→ **Data shown**
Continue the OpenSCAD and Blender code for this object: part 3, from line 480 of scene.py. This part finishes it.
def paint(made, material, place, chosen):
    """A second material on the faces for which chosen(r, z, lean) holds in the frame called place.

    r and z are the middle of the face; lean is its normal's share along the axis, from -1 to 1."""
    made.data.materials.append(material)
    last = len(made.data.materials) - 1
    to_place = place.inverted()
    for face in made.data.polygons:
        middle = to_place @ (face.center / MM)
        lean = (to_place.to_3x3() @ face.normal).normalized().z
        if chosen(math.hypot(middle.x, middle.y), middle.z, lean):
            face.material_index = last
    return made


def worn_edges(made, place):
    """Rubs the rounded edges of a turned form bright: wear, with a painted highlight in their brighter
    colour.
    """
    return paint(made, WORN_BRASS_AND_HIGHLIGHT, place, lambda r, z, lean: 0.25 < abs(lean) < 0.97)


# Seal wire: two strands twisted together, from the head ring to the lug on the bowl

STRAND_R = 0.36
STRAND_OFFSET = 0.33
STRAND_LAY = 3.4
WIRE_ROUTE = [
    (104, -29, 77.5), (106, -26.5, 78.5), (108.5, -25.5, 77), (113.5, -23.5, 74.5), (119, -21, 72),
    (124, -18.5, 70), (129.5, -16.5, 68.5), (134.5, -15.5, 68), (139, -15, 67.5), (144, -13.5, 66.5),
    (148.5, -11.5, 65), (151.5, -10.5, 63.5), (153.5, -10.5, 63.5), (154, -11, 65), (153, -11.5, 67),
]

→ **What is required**
Quote the listing word for word from its first line through the line in which "frame called place." appears.

→ **Answer to this problem**
Continue the OpenSCAD and Blender code for this object: part 3, from line 480 of scene.py. This part finishes it.
def paint(made, material, place, chosen):
    """A second material on the faces for which chosen(r, z, lean) holds in the frame called place.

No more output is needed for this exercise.